To deploy this, we need to run rbac.yaml as well as simple-example.yaml. Sounds like a job for kapp! Yes - we can use kapp to deploy an application based on the kapp-controller.
kapp deploy -a kapp-controller-simple-example -f rbac.yaml -f simple-example.yaml
The kapp-controller runs kapp, so we would expect the kapp CLI to work on applications deployed through the kapp-controller. And it does. The only caveat is that the application name is not what you might expect. In the example above, we created an App resource names "kuard-kapp". If you do "kapp list" you will see that the application name is "kuard-kapp-ctrl". The kapp-controller appends "-ctrl" to all the application names it creates.
Once you know that, you can use any kapp CLI command. For example:
kapp logs -a kuard-kapp-ctrl
The kapp-controller's CLI is "kctrl". We'll show several useful commands below.

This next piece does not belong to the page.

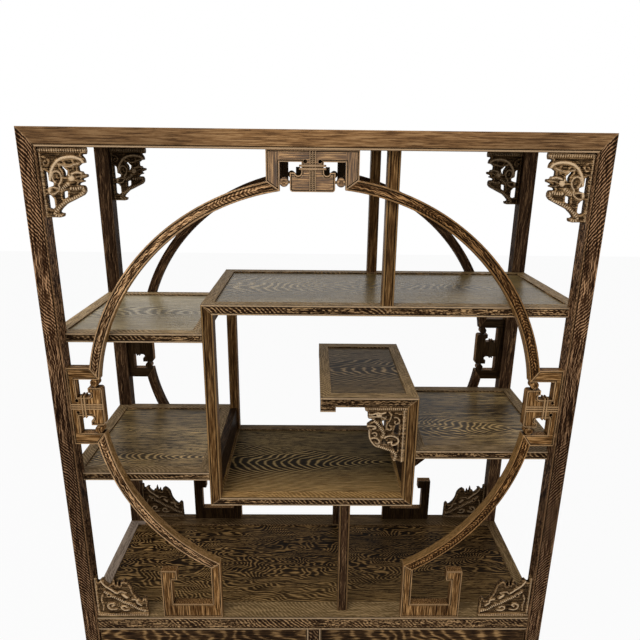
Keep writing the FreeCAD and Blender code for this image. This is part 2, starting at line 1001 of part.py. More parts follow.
def drawer_divider():
    """Short stile between the two drawers."""
    half = divider_width / 2
    body = block(-half, half, -base_front_y, -base_rail_inner_y, drawer_floor_z, deck_under_z)
    waste = moulding_waste(divider_width)
    return body.cut(
        upright_waste(waste, -half, True, drawer_floor_z, deck_under_z, base_front_y)
    )


def side_panels():
    """Plain panels that close the ends of the base, above and below the middle rail."""
    made = []
    for z0, z1 in ((cabinet_floor_z, mid_rail_under_z), (drawer_floor_z, deck_under_z)):
        made.append(
            block(
                -side_panel_x - base_panel_thickness, -side_panel_x, -inner_y, inner_y, z0, z1
            )
        )
    return both_sides(made)


def back_panels():
    y = base_front_y - (base_rail_depth + base_panel_thickness) / 2
    made = []
    for z0, z1 in ((cabinet_floor_z, mid_rail_under_z), (drawer_floor_z, deck_under_z)):
        made.append(block(-inner_x, inner_x, y, y + base_panel_thickness, z0, z1))
    return made


def board(top):
    """Loose board between the rails, flush with their upper edges."""
    inside = half_width - deck_setback - base_rail_depth
    outline = [
        (-inside, -inner_y), (-inner_x, -inner_y), (-inner_x, -base_rail_inner_y),
        (inner_x, -base_rail_inner_y), (inner_x, -inner_y), (inside, -inner_y),
        (inside, inner_y), (inner_x, inner_y), (inner_x, base_rail_inner_y),
        (-inner_x, base_rail_inner_y), (-inner_x, inner_y), (-inside, inner_y),
    ]
    return plan_prism(outline, top - board_thickness, top)


def drawer_guides():
    """Strips that keep the drawers straight: one beside each end, one behind the divider."""
    reach = drawer_depth - base_rail_depth
    front = base_rail_inner_y
    edge = divider_width / 2
    strip = post_size / 2
    middle = block(-edge, edge, -front, reach - front, drawer_floor_z,
                   drawer_floor_z + strip)
    left = block(-side_panel_x, -inner_x, -inner_y, inner_y, drawer_floor_z,
                 drawer_floor_z + strip)
    return [middle, left, flip_x(left)]


def apron_outline(length):
    """Half-open board with a straight middle and quarter-round shoulders down to short feet."""
    half = length / 2
    foot = half - apron_leg_width
    radius = apron_rise
    slope = radius * (1 - math.sqrt(0.5))
    top = apron_height
    edges = [
        Part.LineSegment(vec(-half, 0, 0), vec(-half, 0, top)),
        Part.LineSegment(vec(-half, 0, top), vec(half, 0, top)),
        Part.LineSegment(vec(half, 0, top), vec(half, 0, 0)),
        Part.LineSegment(vec(half, 0, 0), vec(foot, 0, 0)),
        Part.Arc(
            vec(foot, 0, 0), vec(foot - slope, 0, radius - slope),
            vec(foot - radius, 0, radius),
        ),
        Part.LineSegment(vec(foot - radius, 0, radius), vec(radius - foot, 0, radius)),
        Part.Arc(
            vec(radius - foot, 0, radius), vec(slope - foot, 0, radius - slope),
            vec(-foot, 0, 0),
        ),
        Part.LineSegment(vec(-foot, 0, 0), vec(-half, 0, 0)),
    ]
    return Part.Face(Part.Wire([edge.toShape() for edge in edges]))


def aprons():
    low = floor_clearance - apron_height
    front = apron_outline(2 * inner_x).extrude(vec(0, apron_thickness, 0))
    front.translate(vec(0, -base_front_y + front_setback, low))
    end = apron_outline(2 * inner_y).extrude(vec(0, apron_thickness, 0))
    end.rotate(vec(0, 0, 0), vec(0, 0, 1), -QUARTER_TURN)
    end.translate(vec(front_setback - half_width, 0, low))
    return [front, flip_y(front), end, flip_x(end)]


# Drawers, drawn for the left; the right one is its mirror image


def drawer_span():
    """Left and right faces of the left drawer's front."""
    return front_gap - inner_x, -divider_width / 2 - front_gap


def drawer_front():
    x0, x1 = drawer_span()
    z0 = drawer_floor_z + front_gap
    z1 = deck_under_z - front_gap
    body = block(x0, x1, -face_y, drawer_front_thickness - face_y, z0, z1)
    waste = moulding_waste(z1 - z0)
    return body.cut(rail_waste(waste, z0, True, x0, x1, face_y))


def drawer_box():
    """Two sides and a back standing round a bottom board."""
    span0, span1 = drawer_span()
    x0 = span0 - front_gap + guide_gap
    x1 = span1 + front_gap - guide_gap
    y0 = drawer_front_thickness - face_y
    y1 = drawer_depth - face_y
    z0 = drawer_floor_z + slide_gap
    z1 = z0 + drawer_box_height
    floor = z0 + drawer_bottom_thickness
    left = block(x0, x0 + drawer_wall, y0, y1, z0, z1)
    right = block(x1 - drawer_wall, x1, y0, y1, z0, z1)
    back = block(x0 + drawer_wall, x1 - drawer_wall, y1 - drawer_wall, y1, z0, z1)
    bottom = block(x0 + drawer_wall, x1 - drawer_wall, y0, y1 - drawer_wall, z0, floor)
    return [left, right, back, bottom]


# Doors, drawn for the left; the right one is its mirror image


def door_span():
    """Pivot edge, free edge, bottom and top of the left door."""
    return -inner_x + front_gap, -front_gap / 2, cabinet_floor_z + front_gap, \
        mid_rail_under_z - front_gap


def door_frame():
    """Four mitred members; the pivot stile has its arrises planed off and a pin at each end."""
    x0, x1, z0, z1 = door_span()
    y0, y1 = -face_y, door_thickness - face_y
    w = door_frame_width
    outer = [(x0, z0), (x1, z0), (x1, z1), (x0, z1)]
    inner = [(x0 + w, z0 + w), (x1 - w, z0 + w), (x1 - w, z1 - w), (x0 + w, z1 - w)]
    members = []
    for k, start in enumerate(outer):
        n = (k + 1) % len(outer)
        points = [start, outer[n], inner[n], inner[k]]
        members.append(front_prism(points, y0, y1).cut(door_tongue()))
    arris = even_corner(door_thickness)
    outline = [
        (x0, y0 + arris), (x0 + arris, y0), (x1, y0), (x1, y1), (x0 + arris, y1), (x0, y1 - arris)
    ]
    shape = plan_prism(outline, z0, z1)
    members = [member.common(shape) for member in members]
    pins = [
        Part.makeCylinder(
            pin_radius, pin_length, vec(-pivot_x(), pivot_y(), z), vec(0, 0, 1)
        )
        for z in (z0 - pin_length, z1)
    ]
    members[-1] = members[-1].fuse(pins)
    return members


def door_opening():
    x0, x1, z0, z1 = door_span()
    w = door_frame_width
    return x0 + w, x1 - w, z0 + w, z1 - w


def door_tongue():
    x0, x1, z0, z1 = door_opening()
    middle = door_panel_sink + door_panel_thickness / 2 - face_y
    half = tongue_thickness / 2
    return block(
        x0 - tongue_length, x1 + tongue_length, middle - half, middle + half,
        z0 - tongue_length, z1 + tongue_length,
    )


def door_panel():
    x0, x1, z0, z1 = door_opening()
    y = door_panel_sink - face_y
    body = block(x0, x1, y, y + door_panel_thickness, z0, z1)
    return body.fuse(door_tongue()).removeSplitter()


# Drop pulls, each a plate with two lugs and a pin, and a drop that swings on the pin


def eight_sides(width, corner):
    """Square with its corners cut off."""
    r = width / 2
    c = r - corner
    return [(r, c), (c, r), (-c, r), (-r, c), (-r, -c), (-c, -r), (c, -r), (r, -c)]


def pull_pin_y(face):
    return face - plate_thickness - lug_reach / 2


def pull_plate(x, face, z):
    """Eight-sided plate with two lugs and the pin between them."""
    points = [(x + a, z + b) for a, b in eight_sides(plate_width, plate_corner)]
    plate = front_prism(points, face - plate_thickness, face)
    pin_z = z + pull_pin_height
    half = lug_space / 2
    lugs = [
        block(
            x + x0, x + x0 + lug_width, face - plate_thickness - lug_reach,
            face - plate_thickness, pin_z - lug_height / 2, pin_z + lug_height / 2,
        )
        for x0 in (-half - lug_width, half)
    ]
    pin = Part.makeCylinder(
        pull_pin_radius, lug_space + lug_width,
        vec(x - half - lug_width / 2, pull_pin_y(face), pin_z), vec(1, 0, 0),
    )
    return plate.fuse(lugs + [pin])


def pull_drop(x, face, z):
    """Leaf-shaped drop hanging from an eight-sided eye on the pin."""
    pin_z = z + pull_pin_height
    length = lug_space - 2 * pull_side_gap
    start = vec(x - length / 2, pull_pin_y(face), pin_z)
    corner = even_corner(pull_eye_width)
    outline = [(start.y + a, start.z + b) for a, b in eight_sides(pull_eye_width, corner)]
    eye = side_prism(outline, start.x, start.x + length)
    leaf = share_face(drop_shares, drop_width, drop_length, 1, -1)
    leaf = leaf.extrude(vec(0, drop_thickness, 0))
    leaf.translate(vec(x, pull_pin_y(face) - drop_thickness / 2, pin_z))
    bore = Part.makeCylinder(
        pull_pin_radius + pin_clearance, length + 2 * overrun,
        start - vec(overrun, 0, 0), vec(1, 0, 0),
    )
    return eye.fuse(leaf).cut(bore)


def drawer_pull_place():
    x0, x1 = drawer_span()
    return (x0 + x1) / 2, -face_y + band_recess, (drawer_floor_z + deck_under_z) / 2


def door_pull_place():
    x0, x1, z0, z1 = door_span()
    return x1 - door_frame_width / 2, -face_y, (z0 + z1) / 2


def build():
    os.makedirs("parts", exist_ok=True)
    left_post = post()
    save("post_front_left", [left_post])
    save("post_front_right", [flip_x(left_post)])
    save("post_back_left", [flip_y(left_post)])
    save("post_back_right", [flip_x(flip_y(left_post))])
    save("top_long_rails", both_faces([top_front_rail()]))
    save("top_end_rails", both_sides([top_end_rail()]))
    save("top_panel", [top_panel()])

    frames = {
        upper_right: upper_right_frame(),
        upper_left: upper_left.frame(upper_left.front_rail()),
        raised: raised_frame(),
        mid_right: mid_right.frame(mid_right.front_rail()),
        mid_left: mid_left.frame(mid_left.front_rail()),
        box_floor: box_floor_frame(),
    }
    for shelf, frame in frames.items():
        save(shelf.name + "_frame", frame)
        save(shelf.name + "_panel", [shelf.panel()])

    save("left_uprights", both_faces([left_upright()]))
    save("right_uprights", both_faces([right_upright()]))
    save("top_uprights", both_faces([top_upright()]))
    save("foot_uprights", both_faces([foot_upright()]))
    save("box_cheeks", box_cheeks())

    arcs = ring_arcs()
    save("front_ring_arcs", arcs)
    save("back_ring_arcs", [flip_y(arc) for arc in arcs])
    save("top_frets", both_faces([top_fret()]))
    save("side_frets", both_faces(side_frets()))
    save("base_frets", both_faces([base_fret(-1), base_fret(1)]))
    save("upper_spandrels", both_faces(both_sides([upper_spandrel()])))
    save("lower_spandrels", both_faces(both_sides([lower_spandrel()])))
    save("shelf_brackets", both_faces([shelf_bracket()]))

    save("deck_rails", both_faces([deck_front_rail()]) + both_sides([deck_end_rail()]))
    save("deck_panel", [deck_panel()])
    save("panel_battens", panel_battens())
    save("base_front_rails", base_front_rails())
    save("base_back_rails", base_back_rails())
    save("base_end_rails", base_end_rails())
    save("drawer_divider", [drawer_divider()])
    save("base_panels", side_panels() + back_panels())
    save("cabinet_floor", [board(cabinet_floor_z)])
    save("drawer_board", [board(drawer_floor_z)])
    save("drawer_guides", drawer_guides())
    save("aprons", aprons())

    moving = {
        "drawer_front": [drawer_front()],
        "drawer_box": drawer_box(),
        "drawer_pull_plate": [pull_plate(*drawer_pull_place())],
        "drawer_pull_drop": [pull_drop(*drawer_pull_place())],
        "door_frame": door_frame(),
        "door_panel": [door_panel()],
        "door_pull_plate": [pull_plate(*door_pull_place())],
        "door_pull_drop": [pull_drop(*door_pull_place())],
    }
    for name, shapes in moving.items():
        save("left_" + name, shapes)
        save("right_" + name, [flip_x(shape) for shape in shapes])


build()
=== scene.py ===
import bmesh
import bpy
import math
import numpy as np
from dataclasses import dataclass
from mathutils import Matrix, Vector, kdtree


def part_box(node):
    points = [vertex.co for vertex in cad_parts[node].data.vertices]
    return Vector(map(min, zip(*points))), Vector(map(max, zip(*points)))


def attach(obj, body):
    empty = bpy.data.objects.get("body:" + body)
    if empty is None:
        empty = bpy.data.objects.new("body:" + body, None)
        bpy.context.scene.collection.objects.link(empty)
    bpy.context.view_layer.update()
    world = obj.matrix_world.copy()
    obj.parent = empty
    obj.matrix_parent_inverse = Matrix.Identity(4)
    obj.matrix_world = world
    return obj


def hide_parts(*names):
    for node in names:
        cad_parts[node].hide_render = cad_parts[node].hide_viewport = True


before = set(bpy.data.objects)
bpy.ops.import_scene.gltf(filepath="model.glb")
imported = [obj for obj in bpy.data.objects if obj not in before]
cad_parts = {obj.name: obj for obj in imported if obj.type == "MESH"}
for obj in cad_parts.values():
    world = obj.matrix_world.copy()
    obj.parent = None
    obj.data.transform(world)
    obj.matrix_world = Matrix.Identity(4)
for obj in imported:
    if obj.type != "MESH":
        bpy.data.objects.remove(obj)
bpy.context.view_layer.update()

bl_info = {
    "name": "Moon gate book cabinet",
    "version": (1, 0, 0),
    "blender": (4, 5, 0),
    "location": "3D View > Sidebar > Cabinet",
    "description": "Woods, carving, brass and studio for a book cabinet with a moon gate",
    "category": "Object",
}

MM = 0.001
TAU = 2 * math.pi


# Shader maths


def two_sided(operation, swapped=False):
    """Method that does a sum with another value, which comes first if swapped."""

    def method(self, other):
        return self.compute(operation, other, swapped)

    return method


class Signal:
    """A shader socket that takes part in sums."""

    def __init__(self, tree, socket):
        self.tree = tree
        self.socket = socket

    def compute(self, operation, other=None, swapped=False):
        node = self.tree.nodes.new("ShaderNodeMath")
        node.operation = operation
        plug(self.tree, node.inputs[1 if swapped else 0], self)
        if other is not None:
            plug(self.tree, node.inputs[0 if swapped else 1], other)
        return Signal(self.tree, node.outputs[0])

    __add__ = __radd__ = two_sided("ADD")
    __mul__ = __rmul__ = two_sided("MULTIPLY")
    __sub__ = two_sided("SUBTRACT")
    __rsub__ = two_sided("SUBTRACT", swapped=True)
    __truediv__ = two_sided("DIVIDE")
    __lt__ = two_sided("LESS_THAN")
    __gt__ = two_sided("GREATER_THAN")

    def __abs__(self):
        return self.compute("ABSOLUTE")

    def sine(self):
        return self.compute("SINE")

    def root(self):
        return self.compute("SQRT")

    def clamp(self):
        return self.compute("MAXIMUM", 0).compute("MINIMUM", 1)


def plug(tree, socket, value):
    """Links a signal or a node's output to a socket, or sets the socket's own value."""
    if isinstance(value, Signal):
        value = value.socket
    if isinstance(value, bpy.types.NodeSocket):
        tree.links.new(value, socket)
    elif socket.type == "RGBA":
        socket.default_value = (*value[:3], 1.0)
    else:
        socket.default_value = value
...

List all applications managed by the kapp-controller:
kctrl app list
Get current application details:
kctrl app get -a kuard-kapp
Get current application status (shows how many reconciliations have happened):
kctrl app status -a kuard-kapp
Pause reconciliation:
kctrl app pause -a kuard-kapp
Force an app to reconcile again:
kctrl app kick -a kuard-kapp
The file complex-example.yaml in this directory contains a more complete example of using the kapp-controller. It has the following characteristics:
-
There is inline YAML for a namespace, deployment, and service. These are the same files we used from the kapp exercise - they are ytt templates that accept configuration values. There is also inline YAML for the ytt schema with default values. This is basically copy/paste of existing YAML templates into an App spec.
-
There is a reference to a Git repository to obtain configuration values. In this case, the reference directory has a single file named "values.yaml" that looks something like this:
#@data/values --- namespace: kuard-app-ns replicas: 3
-
The kapp-controller is configured to run both ytt and kbld on the input files before deploying the application with kapp
You can deploy this application with the following command:
kubectl apply -f complex-example.yaml
Note that the rbac.yaml file isn't necessary if you haven't deleted the previous app. Once the app has reconciled, you will see the deployment in the "kuard-app-ns" namespace:
kubectl get all -n kuard-app-ns
If you want to experiment with this, then we suggest you change the Git reference to a repo where you can commit. Then deploy the application and watch it create all the resources you expect. If you make a change to the configuration in Git, then you should see the change reflected in your cluster in a minute or so.